Recent werd een wetsvoorstel ingediend om het wettelijk kader van de persoonlijke zekerheidsrechten op te frissen. Het wetsvoorstel kadert in de bredere hervorming van het Burgerlijke Wetboek en vormt het eerste deel van boek 9 “Zekerheden”. Het voorstel werd geschreven door de recent overleden professor Eric Dirix, één van de geestelijke vaders van het nieuwe Burgerlijke Recht en een titaan van het zekerhedenrecht. In een latere beweging volgen nog de titels over pandrecht, hypotheek, eigendomsvoorbehoud, retentierecht en voorrechten. Het voorstel dient uiteraard nog het wetgevende proces te doorlopen en is bijgevolg onderhevig aan wijzigingen.
Hieronder vatten we alvast vijf krachtlijnen van dit wetsvoorstel samen.

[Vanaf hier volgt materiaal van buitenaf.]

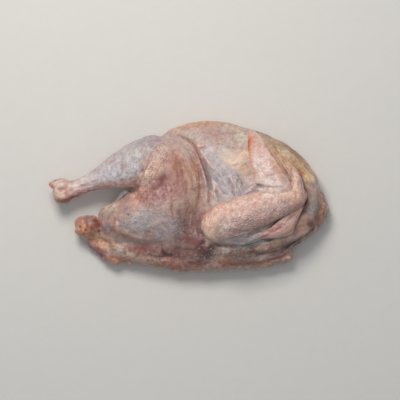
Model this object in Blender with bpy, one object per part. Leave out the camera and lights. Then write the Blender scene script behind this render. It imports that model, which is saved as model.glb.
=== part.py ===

Codificatie van bestaande rechtsfiguren
De borgtocht is vandaag de enige persoonlijke zekerheid die een bijzonder wettelijk kader heeft in het oud Burgerlijk Wetboek (titel XIV, artikelen 2011 tot en met 2043octies). In de praktijk zijn er echter veel meer vormen van persoonlijke zekerheden, zoals garanties, patronaatsverklaringen en de hoofdelijkheid als zekerheid. Rechtspraak en rechtsleer erkenden deze figuren al langer, maar met het nieuwe voorstel volgen nu ook een codificatie en een wettelijke basis. Het voorstel kiest daarbij in zeer grote mate voor continuïteit: de bedoeling is duidelijk om een grote beoordelingsvrijheid te laten aan de rechtspraktijk zonder een fundamentele breuk te veroorzaken met het verleden. Dit is in lijn met de functionele en pragmatische rol van het zekerhedenrecht die deel vormt van de intellectuele nalatenschap van Eric Dirix.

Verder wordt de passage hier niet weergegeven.